After considerable research, some success, and a few errors, I got better at figuring out what I needed with CFLs. As time went on, they became common in more hardware stores. And then, LED bulbs, which are better still, supplanted the CFLs. They also added another option to the plethora of choices to navigate; whether or not you need a dimmable bulb.

If I went to chain hardware stores; they had a larger selection, but the folks working there knew only what they had in stock, and not even details about that stock. Hoping that shopping local could make a difference, I scouted local hardware stores. But even at hardware stores, I never found anyone who was more knowledgeable than I was on them. Actually, I never found anyone with any detailed knowledge whatsoever. Which was frustrating because I still had some bulbs that were hard to replace. I found a few online retailers that were small and had knowledgeable people running them, but it took several searches and several calls to find them. And some of these online retailers eventually moved out of the bulbs I was looking for, probably because Home Depot and other retailers moved in.

I’ve now replaced most of my home light bulbs with LEDs. But there’s one fixture that is particularly difficult to fit with LEDs. It’s a ceiling fan that was designed to work with very small candelabra bulbs. The space is tight; the fixture takes six very small bulbs in the upper half and three smallish bulbs in the lower half. To buy energy efficient bulbs in the era when incandescent were the norm, I had to buy ten at a time.
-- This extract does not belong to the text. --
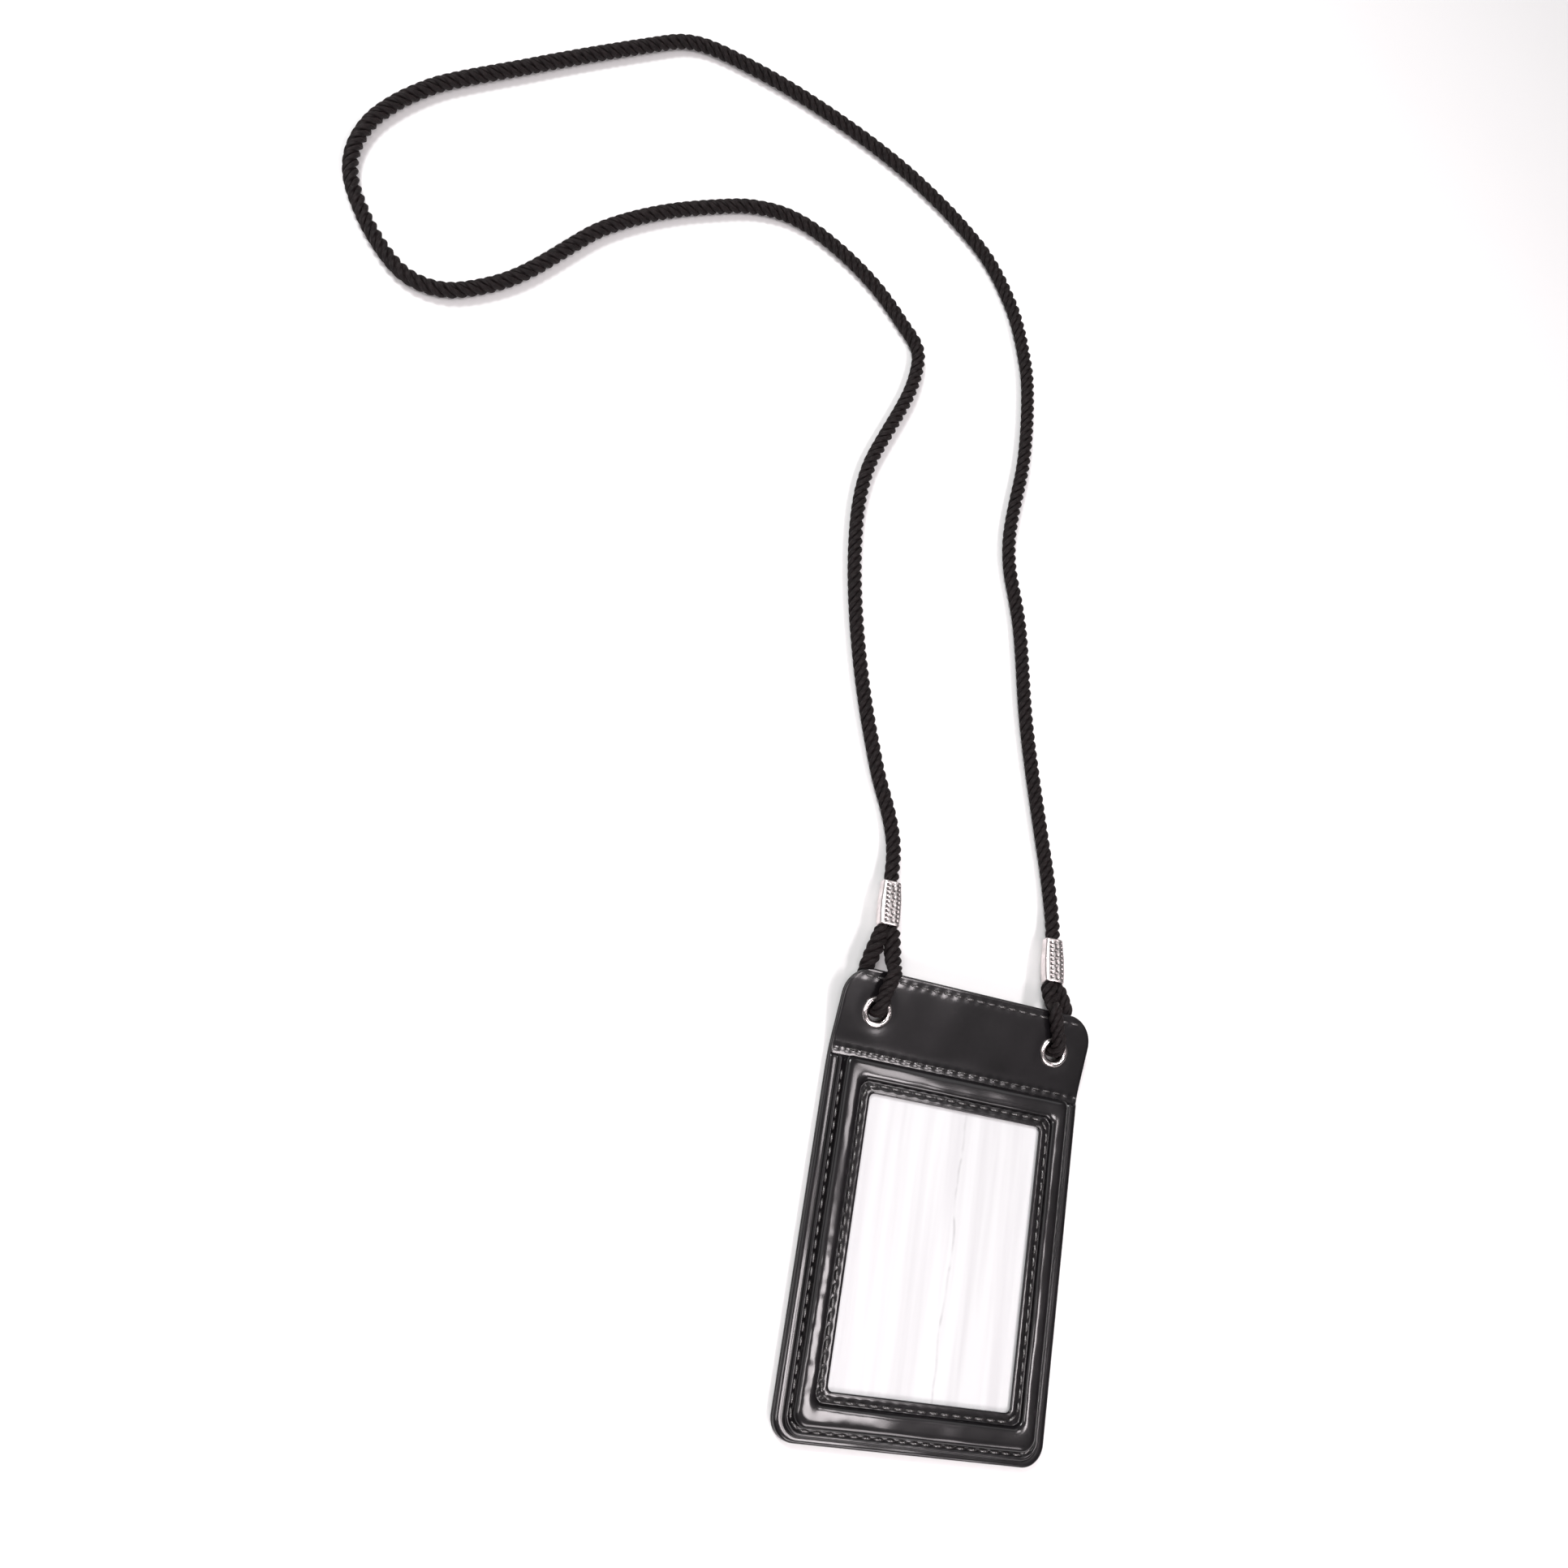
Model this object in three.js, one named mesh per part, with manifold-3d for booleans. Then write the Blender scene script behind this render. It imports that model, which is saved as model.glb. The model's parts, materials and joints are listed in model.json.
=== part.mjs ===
// Neck pouch wallet: a stitched leather card pouch with a padded window frame,
// two metal eyelets and a twisted neck cord crimped into two metal ferrules.
// Units are millimetres. The pouch lies on its back on the plane z = 0, its
// window faces +Z and its header (the eyelet end) points to +Y.

import * as THREE from 'three';
import { mergeVertices } from 'three/addons/utils/BufferGeometryUtils.js';
import Module from 'manifold-3d';

const wasm = await Module();
wasm.setup();

// ---------------------------------------------------------------- dimensions

const GAP = 0.05;                       // air between flat layers that touch
const FIT = 0.15;                       // air round pieces set into the tilted header
const FAR = 200;                        // reach of a cutting block

const pouch = {
  halfWidth: 38, bottom: -58.8, bendY: 37, headerLength: 23.9, corner: 6, headerCorner: 8,
};
const headerTilt = THREE.MathUtils.degToRad(15);

const back = { z0: 0, z1: 1.1 };
const front = { z0: back.z1 + GAP, z1: 2.15 };
const board = { halfWidth: 31, bottom: -54, top: 33, thickness: 0.4 };

const windowHole = { halfWidth: 25.8, bottom: -46, top: 27.6, corner: 1.6 };
const padInner = { halfWidth: 29, bottom: -49, top: 30.6, corner: 2.4 };
const padOuter = { halfWidth: 33.8, bottom: -55, top: 36.3, corner: 3.8 };
const bead = { halfWidth: 35.6, bottom: -57, top: 36.3, corner: 5 };
const flange = { top: 36.3, thickness: 0.8, round: 0.35 };
const frameBase = front.z1 + GAP;
const frameTop = 6.2;
const frameRound = 1.4;
const beadTop = 4.2;
const beadRound = 0.7;
const lip = { z0: 4.3, z1: 5.0 };
const skin = 0.8;                       // leather thickness over the padding

const card = { width: 54, length: 85.6, thickness: 0.76, top: 33.4, z0: 3.0, corner: 3.2 };
const channel = { halfWidth: 28.5, bottom: -53, top: 45 };
const film = { halfWidth: 28.3, bottom: -52.6, top: 33.6, thickness: 0.2, z0: 4.02 };
const lining = { halfWidth: 28.3, bottom: -52.6, top: 35.6, thickness: 0.25 };

const eyelet = { x: 27.4, along: 12.8, bore: 2.5, barrel: 2.72, flange: 4.35, headerHole: 2.9 };
const washer = { inner: 2.92, outer: 4.1, thickness: 0.2 };

const thread = { width: 0.7, height: 0.3 };
const headerTopThread = { along: 21.8, halfWidth: 33.5 };
const headerSeamThread = { along: 1.5, halfWidth: 33 };
const windowThread = { inset: 2.1 };
const frameThread = { inset: 0.55 };

const cordRadius = 2.1;
const strand = { halfWidth: 1.8, halfThickness: 1.25 };  // the cord where it is pulled flat
const hinge = { y: 63.6, z: 6.8 };                       // bend line of the four cord strands
const ferrule = { length: 13, halfWidth: 3.3, halfThickness: 2.1, wall: 0.75, round: 0.35 };
const crimps = {
  left: { mouth: [-28.2, 72.3, 5.8], end: [-28.4, 85.2, 4.2] },
  right: { mouth: [24.5, 68.0, 5.8], end: [23.9, 80.9, 4.2] },
};
// How far from the middle each loop's two legs cross the header's top edge.
const loops = {
  left: { side: -1, frontLeg: 25.2, rearLeg: 33.2 },
  right: { side: 1, frontLeg: 23.4, rearLeg: 31 },
};

// Run of the cord over the table, from the right crimp round the loop to the left one.
const cordRun = [
  [23.5, 91], [19.8, 104], [8.5, 144], [2, 176], [-4.8, 198], [-5.2, 209], [-3.5, 236],
  [-8.5, 272], [-23.5, 299], [-54, 318.5], [-91.5, 329.5], [-119, 332.5], [-134, 331.5],
  [-142, 325.5], [-174.5, 298], [-204.5, 269], [-213, 246], [-204.5, 226.5], [-187.5, 213.5],
  [-168.5, 223], [-143, 256], [-120, 274], [-94.5, 285], [-66.5, 276], [-46, 258],
  [-43.8, 252], [-44.8, 242], [-55, 206], [-54, 180], [-46.5, 145.5], [-36.3, 116], [-28.8, 99],
];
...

I’m just about at the end of that supply, so I’ve been hunting for replacement bulbs.

For the very small candelabras, it took several searches—most bulbs were too long and too wide, but I finally found something smaller and brighter than the 15w Krypton bulbs I’ve been using. Fearing that I might be buying wrong, I purchased three online. When they showed up, I excitedly put one in, only to find that the base, the screw that secures the bulb is an E11, and I need an E12, 1mm larger diameter. The seller had noted that the bulb I got was E11, but lumped all the E11 and E12’s together as “candelabra bulbs.”

I noticed the seller, which tried to present itself has having a vast selection of bulbs, sold some adapters to get bulbs of differing base sizes to work in fixtures. Like an E17 in an E26. But not what I needed. So I had to search again.

I found a few options on E11 to E12 adapters, some taller than others, but they came as singles, two packs, and five packs, and each seemingly from a different supplier. I needed the shallowest available. Just as I was about to write the five-pack vendor to see if he’d sell a single, I did another search, and found what I was looking for. A six-pack. I ordered it.

They arrived quickly. The adapter easily screwed on to the E11 base, and the now E12 base bulb screwed easily into the fixture. They use less energy and are brighter at full power. Since they’re dimmable bulbs and the fixture is designed to dim, I can bring the light down if I find it too bright.

Mission accomplished. Just ordered more bulbs.

The money that changed hands is only a small part of the cost. The bulbs were $10.95 each; shipping $7.90: $41.75 plus tax for three bulbs is livable, especially when the bulbs are rated to last 25,000 hours. That’s 6200 days at four hours a day, assuming a perfect bulb. Almost 17 years, if I use it way more than is expected; the US Department of Energy estimates average daily hourly use per lamp in my region as no more than 1.7 hours per day. Even if it’s two years, it will feel like the price is well worth it. But I also spent probably over three hours researching the bulbs on this go-round; when adding in the time I’ve done it over the years—whenever I searched previously, I could never find bulbs small enough–it could be double or triple that. That’s a significant time suck— just this one bout of research took up most of my “free” time for over a day. I really would prefer to have paid a slight premium for the bulbs just to go to a place where they had bulb expertise.

But I don’t know how such a place could exist anymore. Even though light bulbs are essential to modern life, the DoE estimates that houses in the US have, on average. 50-80+ fixtures each, bulbs are so much more efficient; it’s probably harder for brick-and-mortar retailers to sell enough to make ends meet, even though CFLs and LEDs are significantly more expensive than old incandescents. Even justifying a wide selection of bulbs is hard for most retailers. So it would have to be in a store that sells lots of related goods, like a hardware store, and there, they probably don’t have the resources to have a bulb expert on staff, as knowledge of carpentry, plumbing, painting is probably more in demand.

And hardware stores are probably reluctant to stock too many choices in bulbs, as holding on to inventory is expensive and a wide selection of bulbs takes up too much space.

Positively, for retailers, there seems to be fewer unusual bulb fixtures, at least when buying from large chains. That means easier for people to find replacements as well, but fewer options for lights.

Stewart Brand is known for saying, “information wants to be free.” It’s from a talk he gave in 1984. It’s a pity his full quote isn’t widely known. He actually said On the one hand information wants to be expensive, because it’s so valuable. The right information in the right place just changes your life. On the other hand, information wants to be free, because the cost of getting it out is getting lower and lower all the time. So you have these two fighting against each other.”

Free won. To our detriment in many pursuits, such as this. But until way more people agree with that, we’re all stuck drowning in information, so close to each other, but water boarding ourselves individually.

I’m now somewhat expert on light bulbs. The knowledge I possess has helped light my home, but it does me little good most of the time, and finding a way to share it or monetize it past an article would take more time and effort, and would likely yield little return.  And countless others have probably done the same research and become similarly versed.